検閲で「白」にする中国当局、「白紙」で反発する民衆 「ゼロコロナ」抗議デモ白熱
◆ウルムチの火災犠牲者追悼
そのようななか、24日に新疆ウイグル自治区ウルムチ市の住宅で火災が発生。隔離政策のせいで、消防の対応が遅れ、10人の死亡者を出した。このウルムチ市の火災事故は、コップからあふれそうになっていた国民の不満の上に最後の一滴をもたらした。26日と27日には火災犠牲者を悼む集会のために中国各地で人々が集まった。静かな追悼に終始した人もいたようだが、ゼロコロナ政策への不満の声は否応なく高まった。場所によっては、民主主義と表現の自由を要望し、習近平に辞任を求め、共産党を批判する声まで聞かれた。(20minutes紙、11/27)

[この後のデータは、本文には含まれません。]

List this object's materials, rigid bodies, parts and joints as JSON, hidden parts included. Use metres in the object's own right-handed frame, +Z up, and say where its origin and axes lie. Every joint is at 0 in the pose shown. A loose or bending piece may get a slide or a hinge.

これらの集会の呼びかけや抗議の声はすべて早々に中国当局の検閲対象となり、ネット上から消されてしまった。たとえば、26日に上海のウルムチ通りで予定されている集会の呼びかけは、今クリックしても「見ることができません」と書かれた白いページが浮かぶだけだ。
◆検閲を避け、検閲を批判する「白い紙」
この状況で瞬く間に広まったのが検閲を避ける手段だ。人々は婉曲表現を使うなど、さまざまな工夫を凝らして投稿に臨むようになった。たとえば「上海はすばらしい」とだけ書かれた投稿をクリックすると、真っ白な文字のないページが表示される。この「文字の書いていない白い紙」は、追悼の「白い花」とあわせて、今回の抗議運動において象徴として用いられるようになっている。つまりそれが表すのは、検閲、取り締まりへの抗議だ。実際、何もスローガンを書いていない紙を持っているだけで、当局も人々を逮捕するわけにはいかないだろう。週末は、北京の精華大学の学生デモでも、上海のデモでも白い紙と白い花を持った人が多く認められた(20minutes紙)。
日本やイギリスにいる中国人留学生らも、週末にロンドンの中国大使館前や新宿などで抗議デモを行ったが、同じように白い紙を掲げていた(自由亜州電台ツイート、11/28)。